Councilman Dave Walters reported that railroad officials want to shut down Ohio 148 at the Taylor Street intersection during the third week of October. Plans are to repair the track crossing. During discussion, council agreed it will notify in writing the Ohio Department of Transportation District 11. In turn, District 11 should contact the state to reroute large trucks that use Ohio 148 due to low clearance at the railroad trestle on Ohio 7. It was noted that the larger vehicles will be rerouted to the West Virginia side of the Ohio River.
The Mellott Street repaving project may be in progress at about the same time. Officials plan to have the blacktop on Mellott ground and transferred to George Alley and the Riverview Road extension. Walters said he is receiving complaints about dust and the speed of water-hauling trucks on the road. Council agreed to rent a roller to press the grindings from Mellott St. into the dusty road.
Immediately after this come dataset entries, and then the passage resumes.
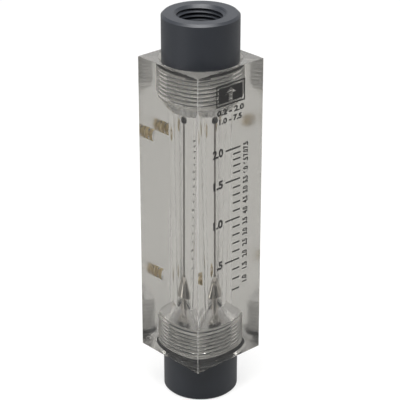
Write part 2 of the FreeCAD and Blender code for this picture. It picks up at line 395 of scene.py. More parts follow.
def nitrile_rubber():
    material, tree = new_material("nitrile_rubber")
    place = add_node(tree, "ShaderNodeTexCoord")
    grain = add_node(tree, "ShaderNodeTexNoise", {
        "Vector": place.outputs["Object"], "Scale": 1 / (RUBBER_GRAIN * MM),
        "Detail": 3.0})
    tint = add_node(tree, "ShaderNodeValToRGB", {"Fac": grain.outputs["Fac"]})
    tint.color_ramp.elements[0].color = linear("#151517")
    tint.color_ramp.elements[1].color = linear("#222224")
    surface = add_node(tree, "ShaderNodeBsdfPrincipled", {
        "Base Color": tint.outputs["Color"], "Roughness": 0.55, "IOR": 1.52})
    add_node(tree, "ShaderNodeOutputMaterial", {"Surface": surface.outputs["BSDF"]})
    return material


rubber = nitrile_rubber()
print(rubber.name)

# %% [markdown]
# ### Stainless steel, turned and drawn
# The float and the retaining rings are turned from stainless steel. A metal has no colour
# but that of what it mirrors, so Metallic is 1 and the base colour tints the mirror
# image. Fine rings run round it, and draw each highlight out along the axis. The guide
# rod is the same steel, left duller by the die, with scratches along it. Its darker base
# colour is painted shade: it stands in for the dark room that the rod mirrors, so that
# it is seen as a thin dark line. Modelling such marks would take millions of faces.
# A noise stretched one way or the other does the same to the light, in one recipe.

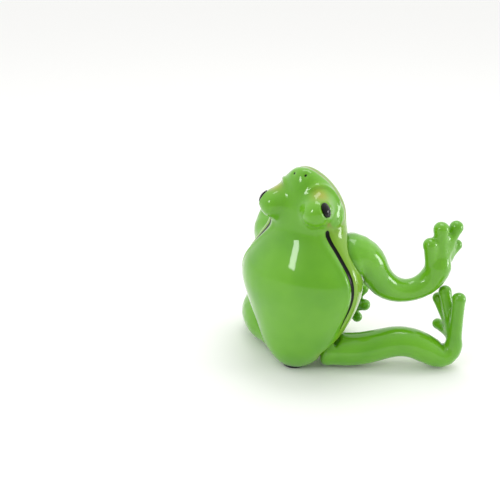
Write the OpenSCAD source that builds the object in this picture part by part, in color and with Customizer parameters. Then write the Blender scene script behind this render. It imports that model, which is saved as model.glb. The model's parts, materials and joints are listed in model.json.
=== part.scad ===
// Jointed tree frog figure: two enamelled tin-alloy shells for the body, and four castings
// for the limbs, each swivelling on a steel pin that runs in a bush pressed into the body.
// Frame: +Z up, +X to the frog's right, +Y forward (its belly side), -Y its back.
// Origin: on the ground, at the middle of the rest pad under the rump.

/* [Body] */
// Thickness of the cast shell walls
wall = 1.6; // [1.4:0.1:1.8]
// Radius of the eye bulges
eye_r = 5.0; // [4.8:0.1:5.2]
// Radius of the bead set in each eye bulge
bead_r = 2.4; // [2.2:0.1:2.6]
// How far above level the eyes look
eye_rise = 28; // [24:1:32]

/* [Limbs] */
// Angle from the sideways axis, towards the front, of the plane that the limb roots face
splay = 33; // [31:1:35]
// Upward tilt of the shoulder pins, outwards
shoulder_tilt = 21; // [18:1:24]
// Radius of the round root of each arm
arm_root_r = 7.6; // [7.2:0.1:7.8]
// Radius of the round root of each leg
leg_root_r = 5.8; // [5.5:0.1:5.9]
// Gap all round between a limb and the body
joint_gap = 0.3; // [0.25:0.05:0.35]

/* [Pivots] */
// Diameter of the steel pins
pin_d = 3.0; // [2.6:0.1:3.2]
// Radial clearance between a pin and its bush
pin_clear = 0.05; // [0.03:0.01:0.1]
// Wall of a bush
bush_wall = 0.9; // [0.7:0.1:1.1]
// Length of a bush
bush_len = 4.6; // [4:0.2:5]

/* [Hidden] */
SIDES = ["right", "left"];

// Facets
body_sides = 32;
limb_sides = 16;
ball_fn = 14;
web_fn = 8;
round_fn = 48;
cup_fn = 32;
ring_gap = 2.2;
far = 60;
cup_reach = 20;

// Pivots
// Lengths of the round roots, and how far the inner end of each is rounded
right_arm_root = 6;
left_arm_root = 5;
leg_root = 4.4;
arm_root_round = 0.8;
leg_root_round = 2.4;
washer_t = 0.6;
clip_t = 1.2;
pin_tail = 0.6;
arm_pin_grip = 8;
leg_pin_grip = 6;
arm_swing = 22;
leg_swing = 16;
washer_rim = 0.8;
clip_rim = 0.6;
bush_r = pin_d / 2 + pin_clear + bush_wall;
clip_room_r = 4;
shoulder_room = 5;
hip_room = 3.4;

// Pieces inside the body
dowel_r = 1.25;
dowel_len = 9;
dowel_end_room = 0.4;
// Places of the dowels on the middle plane: forward, height
dowel_at = [[0.4, 46], [0.4, 21], [8.8, 60]];
pad_r = 4.0;
pad_t = 1.4;

// Eyes: middle of a bulge, how far back it looks, and the bead's width for its length, depth
// and dome
eye_at = [7.8, -2.4, 58.2];
eye_back = 3;
bead_oval = 0.8;
bead_seat = 1.0;
bead_dome = 0.75;
bead_dome_r = (bead_r * bead_r + bead_dome * bead_dome) / (2 * bead_dome);
bead_rim = sqrt(eye_r * eye_r - bead_r * bead_r);
// Each bulge runs into the head this way
eye_blend = [-0.6, 3.0, 0.8];
// The brow ridge runs from an eye to the nostril beside the snout's tip
brow = [7.0, 0.8, 61.4];
nostril = [2.0, 2.6, 67.8];
brow_r = 2.5;
nostril_r = 1.3;

// Digits: share of the pad's radius that the stem has. Half thickness of what fills the space
// between them, and how far along them it reaches: a web on a foot, a fleshy palm on a hand
stem_share = 0.9;
web_reach = 0.62;
web_t = 0.42;
palm_reach = 0.6;
palm_t = 2.3;

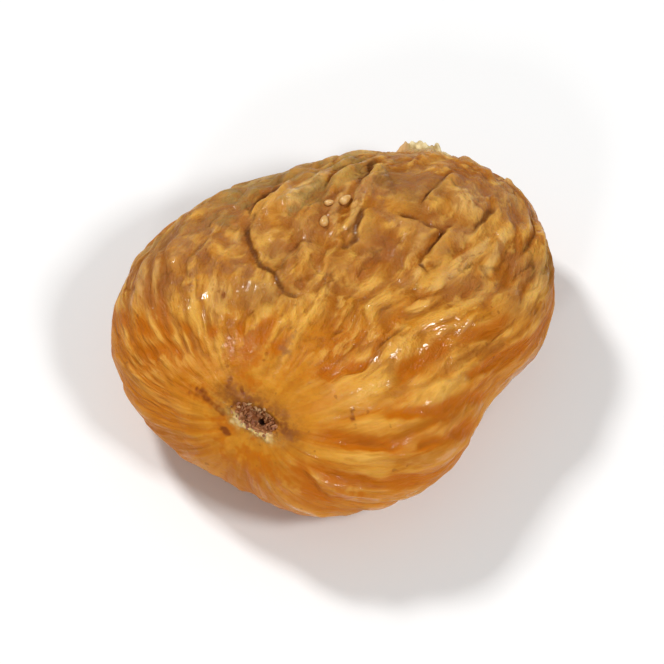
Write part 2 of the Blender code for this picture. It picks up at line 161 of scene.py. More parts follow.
# Stains by the (x, height in the view) of their middles, their half widths and their turn in degrees.
stains = {
    "raggedness": 0.8,
    "strengths": {"olive": 0.75, "brown": 0.75, "orange": 0.8, "rust": 0.9},
    "olive": [(-7.5, 17.0, 8.0, 2.2, 38.0), (2.0, 18.6, 4.5, 2.6, 25.0), (-1.5, 15.6, 3.6, 1.2, 30.0)],
    "brown": [(9.2, 17.0, 3.4, 2.2, 0.0), (13.6, 10.4, 2.6, 0.7, 35.0), (16.5, 16.4, 3.8, 2.2, -30.0),
              (4.6, 15.8, 2.8, 1.8, 10.0), (8.0, 12.4, 3.6, 1.2, -20.0), (-15.0, 8.6, 3.4, 4.4, 30.0),
              (-4.5, -1.5, 1.6, 0.8, 55.0), (-9.6, 8.4, 2.0, 1.6, 50.0), (-10.3, -7.0, 1.7, 2.1, 8.0),
              (-9.3, -2.2, 2.4, 1.6, 60.0), (-5.2, -11.1, 1.2, 0.4, 0.0)],
    "orange": [(-8.8, -3.0, 2.8, 2.6, 20.0), (-8.4, -14.4, 5.0, 2.0, -25.0), (-0.5, -17.6, 5.5, 1.8, -6.0),
               (-12.0, -10.8, 2.8, 1.5, -30.0), (-14.0, -7.2, 2.4, 1.0, -30.0),
               (-8.0, -11.8, 2.0, 0.9, -20.0)],
    "rust": [(-12.1, 4.2, 0.4, 0.8, 0.0), (-14.2, -7.0, 1.3, 0.6, -30.0), (-12.8, -8.0, 1.4, 0.5, -33.0),
             (-10.6, -7.4, 1.2, 1.0, -10.0), (-11.1, -5.3, 0.4, 0.8, 0.0), (-11.7, -11.0, 1.5, 0.45, -38.0),
             (-12.6, -8.2, 0.8, 0.22, -35.0), (-11.3, -7.2, 0.35, 0.25, 0.0), (-9.7, -5.6, 0.3, 0.5, 10.0),
             (-9.2, -7.9, 0.3, 0.4, 0.0), (9.2, -16.6, 0.8, 0.5, 30.0), (2.2, -9.0, 0.4, 1.3, 0.0),
             (12.9, 11.2, 0.8, 0.45, 0.0)],
}

eye = {
    "puckerRadius": 6.0,
    "puckerDepth": 1.0,
    "lipRadius": 1.35,
    "lipHeight": 0.5,
    "lipWidth": 0.3,
    "lobes": 11,
    "lobeDepth": 0.12,
    "foldHeight": 0.6,          # the side opposite the lip bulges over the opening
    "foldReach": 1.3,
    "holeRadius": 1.25,
    "holeDepth": 0.75,
    "pitPlace": 0.45,           # along the long axis, to the right
    "pitRadius": 0.34,
    "pitDepth": 0.7,
    "pitClear": 0.42,           # no bract stands nearer to the pit's middle
    "stretch": 2.15,
    "turn": -36.0,
}

stub = {
    "length": 0.8,
    "tipRadius": 1.6,
    "baseRadius": 3.6,
    "hollow": 0.3,
    "lean": 0.15,
}

skinMesh = {
    "ringPoints": 384,
    "ringCount": 250,
    "crowding": 0.3,
    "crownDensity": 0.55,       # how much closer the points are on the upper face
}


def directionFrom(bearing, rise):
    bearing, rise = math.radians(bearing), math.radians(rise)
    level = math.cos(rise)
    return np.array([level * math.cos(bearing), level * math.sin(bearing), math.sin(rise)])


def smoothStep(low, high, value):
    part = np.clip((value - low) / (high - low), 0.0, 1.0)
    return part * part * (3.0 - 2.0 * part)


# Lines of equal turn are arcs that meet at the eye, where travel is 0, and at the stem, where it is 1.
def ribDirection(turn, travel):
    eyeWay, stemWay = directionFrom(*body["eye"]), directionFrom(*body["stem"])
    eyeFlat = complex(eyeWay[0], eyeWay[1]) / (1.0 + eyeWay[2])
    stemFlat = complex(stemWay[0], stemWay[1]) / (1.0 + stemWay[2])
    near, far = np.cos(travel * math.pi / 2), np.sin(travel * math.pi / 2) * np.exp(1j * turn)
    top, bottom = eyeFlat * near + stemFlat * far, near + far
    size = np.abs(top) ** 2 + np.abs(bottom) ** 2
    across = 2.0 * top * np.conj(bottom) / size
    up = (np.abs(bottom) ** 2 - np.abs(top) ** 2) / size
    return np.stack([across.real, across.imag, up], axis=-1)


def rimRadius(bearing):
    radii, count = np.array(body["rimRadii"]), len(body["rimRadii"])
    place = (bearing % (2 * math.pi)) / (2 * math.pi) * count
    index = np.floor(place).astype(int)
    part = place - index
    before, here, after, beyond = (radii[(index + step) % count] for step in (-1, 0, 1, 2))
    slope = after - before
    bend = 2 * before - 5 * here + 4 * after - beyond
    twist = 3 * (here - after) + beyond - before
    return 0.5 * (2 * here + part * (slope + part * (bend + part * twist)))


def cushionPoint(direction):
    across = np.hypot(direction[..., 0], direction[..., 1])
    up = direction[..., 2]
    fullness = np.where(up > 0, body["crownFullness"], body["bellyFullness"])
    size = (across ** fullness + np.abs(up) ** fullness) ** (1.0 / fullness)
    radius = rimRadius(np.arctan2(direction[..., 1], direction[..., 0]))
    height = np.where(up > 0, body["crownHeight"], body["bellyDepth"])
    acrossX = body["rimMiddle"][0] + radius * direction[..., 0] / size
    acrossY = body["rimMiddle"][1] + radius * direction[..., 1] / size
    return np.stack([acrossX, acrossY, height * up / size], axis=-1)


def cushionNormal(direction):
    level = np.abs(direction[..., 2:3]) < 0.9
    side = np.cross(np.where(level, np.array([0.0, 0.0, 1.0]), np.array([1.0, 0.0, 0.0])), direction)
    side /= np.linalg.norm(side, axis=-1, keepdims=True)
    other = np.cross(direction, side)
    step = 0.01
    alongSide, alongOther = (cushionPoint(direction + step * way) - cushionPoint(direction - step * way)
                             for way in (side, other))
    normal = np.cross(alongSide, alongOther)
    return normal / np.linalg.norm(normal, axis=-1, keepdims=True)


def noiseAt(places):
    return np.array([noise.noise(Vector(place)) for place in places])


def waverAt(points, size):
    return np.stack([noiseAt(points / size + shift) for shift in (11.3, 23.9, 37.1)], axis=-1)


def viewHeight(points):
    return points[:, 1] * math.sin(viewRise) + points[:, 2] * math.cos(viewRise)


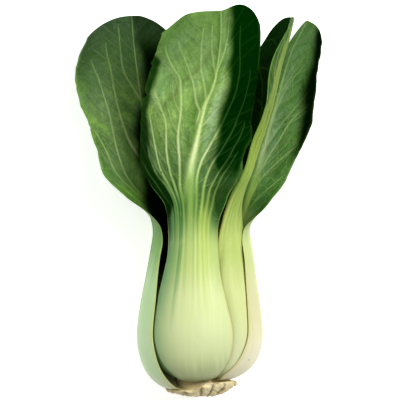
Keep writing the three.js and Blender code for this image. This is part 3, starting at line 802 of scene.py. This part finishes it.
leaves["front"] = {
    **outerLeaf,
    "angle": -12, "drop": 1.6, "tuck": 1.6, "under": ["left", "right"],
    "wNeg": [8, 16, 22, 23.5, 20, 16, 13, 12.5, 15, 25.5, 29.5, 29.5, 32, 33, 29],
    "wPos": [8, 16.5, 23, 24.5, 21, 17, 15, 14.5, 18, 23.2, 25.6, 28.9, 25.6, 20.3, 20.8],
    "path": [[98, -4.7, 95, 55], [108, -4.8, 105, 56.2], [125, -3.4, 121.6, 57.3],
             [146, 1.4, 141.8, 57.5], [158, 6.3, 153, 57.3], [170, 9.2, 164, 56],
             [184, 10.6, 177.6, 54], [196, 10.7, 189.6, 51.5]],
    "turnT": [66, 86, 100, 130, 196], "turn": [-12, -10, -4, 0, 0],
    "cupNeg": [2.4, 2.4, 2.2, 1.5, 0.7, 0.6], "cupPos": [2.4, 2.4, 1.2, 0.6, 0.5, 0.4],
    "crown": [12, 4.2, 5, 12], "dip": 3.4, "fold": 28, "columns": 132, "rows": 340,
    "seed": 13, "midrib": 2.9, "taper": 3.0,
    "midline": [[100, -0.4], [115, -0.1], [126, 1.0], [138, 1.1], [150, 0.7], [160, 0.3],
                [170, -0.5], [196, -0.5]],
    # deep is painted shade: the right part turned from the light, the left margin curled under and the lower
    # corners
    "deep": [{"face": "outside", "side": 1, "soft": 2.8, "strong": 1.0, "from": 98,
              "edge": [[110, 14], [120, 11], [130, 10.5], [148, 8], [159, 6.5], [170, 4.6], [190, 3.6]]},
             {"face": "outside", "side": 1, "soft": 5, "strong": 0.66, "from": 80,
              "edge": [[96, 10], [110, 9], [196, 9]]},
             {"face": "outside", "side": -1, "soft": 1.6, "strong": 0.92, "from": 74,
              "edge": [[92, -10.5], [98, -8.6], [103, -9.6], [107, -12.5], [112, -17], [118, -20.8],
                       [125, -22.8], [135, -24.8], [152, -26.3], [162, -27.8], [172, -29.5],
                       [180, -33], [188, -42]]},
             {"face": "outside", "side": 1, "soft": 1.4, "strong": 0.7, "from": 76,
              "edge": [[92, 14], [98, 11.5], [104, 13], [114, 40]]}],
    # sheen is a painted highlight; dim is painted shade in the hollow beside the midrib
    "sheen": [{"line": [[122, 6.5], [136, 6], [150, 5.5], [160, 4]], "wide": 2.6, "strong": 0.5},
              {"line": [[112, -5], [122, -6], [134, -6]], "wide": 1.6, "strong": 0.3},
              {"line": [[140, -22], [160, -24], [176, -22], [190, -16]], "wide": 6, "strong": 0.3},
              {"line": [[150, -8], [166, -8], [186, -8]], "wide": 5, "strong": 0.2}],
    "dim": [{"line": [[108, -8], [122, -8], [134, -8], [146, -4.5], [154, -3.5]],
             "wide": 3.6, "strong": 0.22}],
    "stain": [[139, -19.3], [178, -3.5]],
    "glow": [{"at": 0.45, "wide": 0.22, "strong": 0.8, "from": 28}],
    "veins": [
        mainVein(0.55, 0.9, [96, -0.70], [101, -0.79], [107, -0.81], [113, -0.87], [120, -0.96]),
        mainVein(0.6, 0.9, [96, -0.56], [106, -0.56], [110, -0.66], [115, -0.72], [121, -0.79],
                 [128, -0.86]),
        mainVein(0.65, 0.9, [96, -0.48], [108, -0.50], [115, -0.58], [122, -0.64], [130, -0.73],
                 [141, -0.87]),
        mainVein(0.7, 0.9, [96, -0.37], [106, -0.35], [114, -0.39], [122, -0.44], [135, -0.53],
                 [143, -0.70], [152, -0.88]),
        mainVein(0.8, 0.9, [96, -0.25], [104, -0.24], [111, -0.20], [120, -0.21], [130, -0.28],
                 [144, -0.35], [152, -0.48], [165, -0.70], [184, -0.86]),
        mainVein(0.8, 0.9, [96, 0.16], [104, 0.15], [112, 0.14], [119, 0.19], [128, 0.30], [138, 0.38],
                 [153, 0.43], [174, 0.44], [188, 0.45]),
        mainVein(0.75, 0.9, [96, 0.32], [104, 0.32], [110, 0.32], [118, 0.40], [127, 0.54], [138, 0.62],
                 [152, 0.67], [170, 0.7]),
        mainVein(0.65, 0.9, [95, 0.47], [106, 0.47], [113, 0.55], [122, 0.70], [134, 0.78], [150, 0.84]),
        mainVein(0.55, 0.9, [94, 0.62], [103, 0.61], [112, 0.65], [119, 0.77], [130, 0.88]),
        mainVein(0.5, 0.75, [144, -0.03], [149, -0.17], [156, -0.32], [166, -0.47], [184, -0.68]),
        mainVein(0.45, 0.75, [150, 0.0], [156, -0.12], [164, -0.24], [180, -0.29], [191, -0.28]),
        mainVein(0.4, 0.6, [134, 0.03], [142, 0.16], [152, 0.3]),
        mainVein(0.45, 0.7, [162, 0.0], [174, -0.12], [192, -0.16]),
        mainVein(0.45, 0.7, [166, 0.0], [178, 0.12], [192, 0.18]),
    ],
    "notches": [{"side": -1, "at": 151, "long": 1.6, "deep": 0.07, "lift": 1.1}],
    "rimNeg": 0.3,
    # the broad first band is the flank's teal and also painted shade of the flank turned from the light
    "bands": [{"at": -1.0, "wide": 0.76, "strong": 1.0, "from": -34},
              {"at": -0.80, "wide": 0.13, "strong": 1.0, "from": 24},
              {"at": -0.36, "wide": 0.11, "strong": 0.95, "from": 22},
              {"at": 0.12, "wide": 0.09, "strong": 0.35, "from": 40}],
}

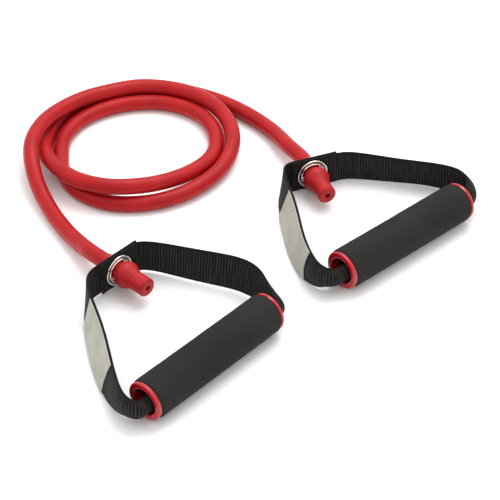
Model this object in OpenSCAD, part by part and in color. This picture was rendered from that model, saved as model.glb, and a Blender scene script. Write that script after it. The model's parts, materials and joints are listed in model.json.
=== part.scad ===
// Resistance band: an elastic tube with a D-shaped handle on each end, lying on a flat surface.
// Millimetres, +Z up, X along the line of the two grips, the tube's coil on the +Y side.

/* [Tube] */
// Outer diameter of the elastic tube
tube_diameter = 13; // [12:0.5:13]

/* [Grip] */
// Length of the foam sleeve on each grip
grip_length = 125; // [120:1:127]
// Outer diameter of the foam sleeve
grip_diameter = 32; // [32:1:34]
// Outer diameter of the rigid tube that the foam sits on
core_diameter = 25; // [25:0.5:26]
// Diameter of the opening in each end ring
ring_opening = 20.6; // [20.6:0.1:21]

/* [Strap] */
// Width of the webbing
web_width = 28; // [26:1:28]
// Thickness of the webbing
web_thickness = 2; // [1.6:0.1:2]
// Length over which the two ends of the webbing overlap
overlap_length = 39; // [38:1:40]

/* [Eyelet] */
// Outer diameter of the eyelet's flange
eyelet_diameter = 26; // [25:0.5:27]
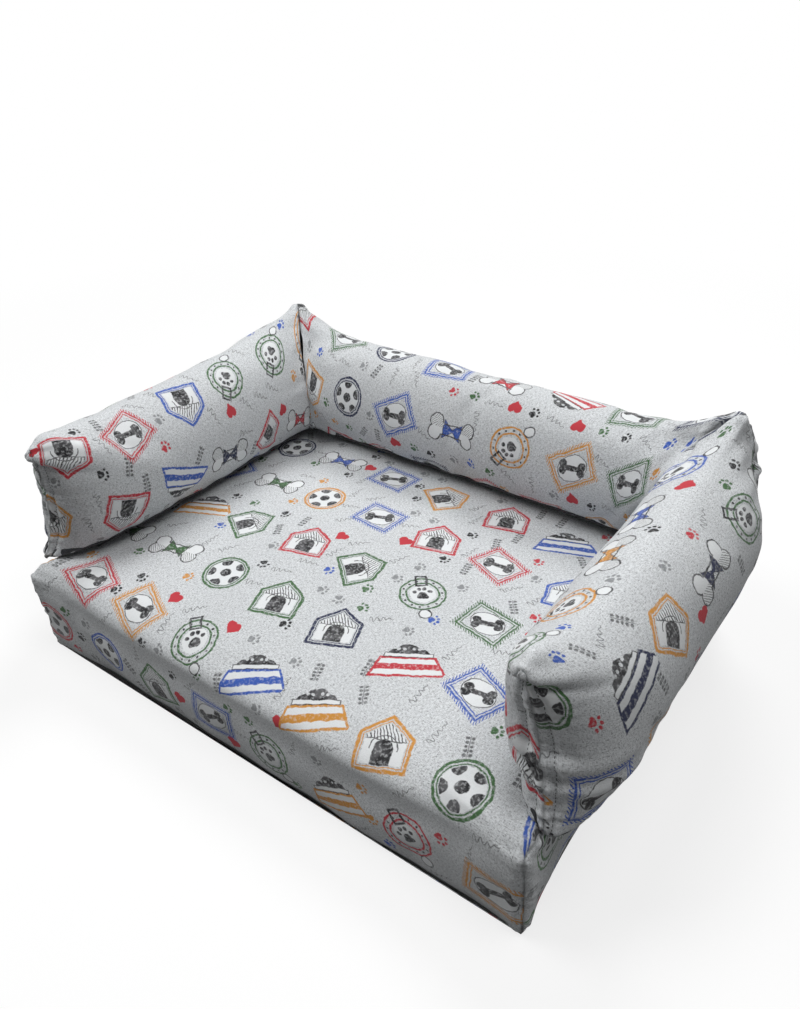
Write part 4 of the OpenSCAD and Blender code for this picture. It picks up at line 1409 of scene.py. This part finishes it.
def add_world():
    world = bpy.data.worlds.new("studio")
    bpy.context.scene.world = world
    world.use_nodes = True
    tree = world.node_tree
    strength = seen_directly(tree).ramp(0, 1, 0.11, 1.0)
    set_inputs(tree, tree.nodes["Background"], {"Color": (1, 1, 1, 1), "Strength": strength})


def add_lamp(name, place, size, power):
    lamp = bpy.data.lights.new(name, "AREA")
    lamp.shape = "DISK"
    lamp.size = size
    lamp.energy = power
    holder = link_new(name, lamp)
    holder.location = place
    holder.rotation_euler = (Vector(LAMP_TARGET) - Vector(place)).to_track_quat("-Z", "Y").to_euler()


def add_lights():
    add_lamp("front left", (-1.0, -0.7, 2.2), 1.0, 23)
    add_lamp("behind", (-0.4, 1.4, 2.2), 1.0, 31)
    add_lamp("right", (0.8, 0.0, 2.2), 1.0, 15)


def add_camera():
    camera = bpy.data.cameras.new("camera")
    camera.lens = FOCAL_PX / PHOTO_H * SENSOR_MM
    camera.sensor_width = SENSOR_MM
    camera.clip_start = 0.01
    holder = link_new("camera", camera)
    holder.location = CAMERA_AT
    forward = Vector((-math.sin(CAMERA_YAW) * math.cos(CAMERA_PITCH),
                      math.cos(CAMERA_YAW) * math.cos(CAMERA_PITCH),
                      -math.sin(CAMERA_PITCH)))
    level = Vector((math.cos(CAMERA_YAW), math.sin(CAMERA_YAW), 0))
    upright = level.cross(forward)
    right = level * math.cos(CAMERA_ROLL) + upright * math.sin(CAMERA_ROLL)
    up = upright * math.cos(CAMERA_ROLL) - level * math.sin(CAMERA_ROLL)
    holder.rotation_euler = Matrix((right, up, -forward)).transposed().to_euler()
    bpy.context.scene.camera = holder


canvas = printed_canvas()
dark = dark_weave()
thread = fibres("grey thread", object_place, (3500.0, 2.0), ((0.05, 0.052, 0.055), (0.20, 0.205, 0.21)),
                0.0001, (0.6, 0.8))
pile = fibres("loop strip", map_place, (1700.0, 3.0), ((0.006, 0.006, 0.007), (0.045, 0.045, 0.05)),
              0.0008, (0.9, 1.0), sheen=0.4)
add_bolsters(canvas, dark, thread)
add_mattress(canvas, dark, thread)
add_tapes(tape_weave())
add_strips(pile, hook_rows())
finish_nodes(tooth_plastic(), worn_metal())
add_floor()
add_world()
add_lights()
add_camera()
bpy.context.scene.view_settings.view_transform = "Standard"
Walters thanked the Board of Public Affairs for donating a mini-excavator and operator for a recent village project.
Council agreed to hold trick or treat activities from 6-7 p.m. Oct. 31.
Mayor Jeff Haught reported that Christmas in the Village is scheduled for the second Saturday in November.
Visitors to the council meeting included the current owner of the former pharmacy building in the downtown area, and Chris Brown, owner of the 3.C’s Trailer Court.
Brown approached council for clarification concerning regulations at the court. He said he’d been given permission to move ahead with plans there and also given a village ordinance. According to discussion, it appears Brown was given an ordinance that had been amended and regulations may have changed. He has spent several thousand dollars preparing the court for use. Council and Solicitor Charles Bean will delve into the matter to figure out what happened and what to do.
“If we’re going to have ordinances in Powhatan Point, I’d like to see them enforced,” said Councilman Jerry Binni, noting everyone should be treated the same.